### Task requirements
Can you write out the whole listing exactly?

### Supplied information
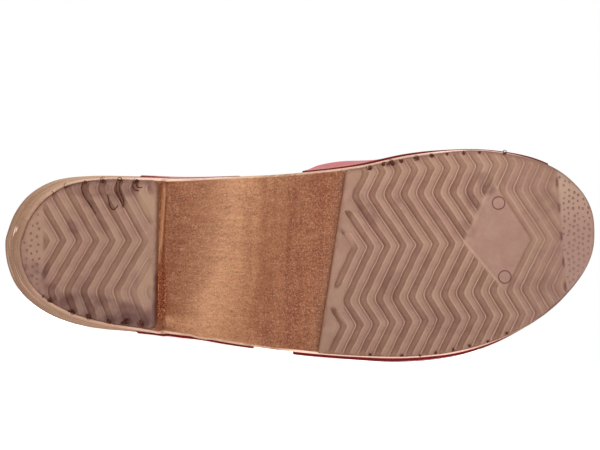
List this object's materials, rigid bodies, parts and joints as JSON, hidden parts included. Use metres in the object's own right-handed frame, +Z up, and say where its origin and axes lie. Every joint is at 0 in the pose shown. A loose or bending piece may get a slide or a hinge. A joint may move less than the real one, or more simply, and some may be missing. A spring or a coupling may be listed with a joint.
{
  "type": "clog",
  "caption": "Open-toed clog with a wooden sole, moulded zigzag treads, a leather vamp and a leather heel strap, lying on its side.",
  "frame": {"origin": "centre of the bounding box at the floor that the shoe lies on", "axes": "+X from heel to toe along the floor, -Y the way the treads face, +Z up, which is the shoe's medial side"},
  "size_m": [0.261, 0.1056, 0.1013],
  "materials": {
    "wood": "oiled light hardwood, fine speckled grain, no lacquer",
    "rubber": "satin brown moulded rubber",
    "leather": "smooth red leather, soft sheen"
  },
  "bodies": {
    "root": {"wood_sole": "wood", "heel_rubber": "rubber", "forefoot_rubber": "rubber", "upper_vamp": "leather", "heel_strap": "leather"}
  },
  "joints": []
}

### Complete response
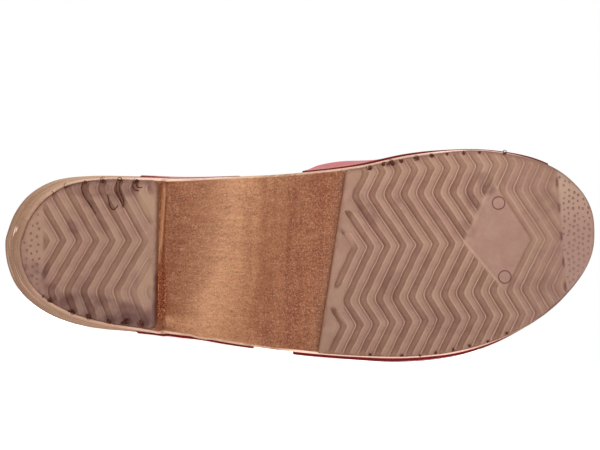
List this object's materials, rigid bodies, parts and joints as JSON, hidden parts included. Use metres in the object's own right-handed frame, +Z up, and say where its origin and axes lie. Every joint is at 0 in the pose shown. A loose or bending piece may get a slide or a hinge. A joint may move less than the real one, or more simply, and some may be missing. A spring or a coupling may be listed with a joint.
{
  "type": "clog",
  "caption": "Open-toed clog with a wooden sole, moulded zigzag treads, a leather vamp and a leather heel strap, lying on its side.",
  "frame": {"origin": "centre of the bounding box at the floor that the shoe lies on", "axes": "+X from heel to toe along the floor, -Y the way the treads face, +Z up, which is the shoe's medial side"},
  "size_m": [0.261, 0.1056, 0.1013],
  "materials": {
    "wood": "oiled light hardwood, fine speckled grain, no lacquer",
    "rubber": "satin brown moulded rubber",
    "leather": "smooth red leather, soft sheen"
  },
  "bodies": {
    "root": {"wood_sole": "wood", "heel_rubber": "rubber", "forefoot_rubber": "rubber", "upper_vamp": "leather", "heel_strap": "leather"}
  },
  "joints": []
}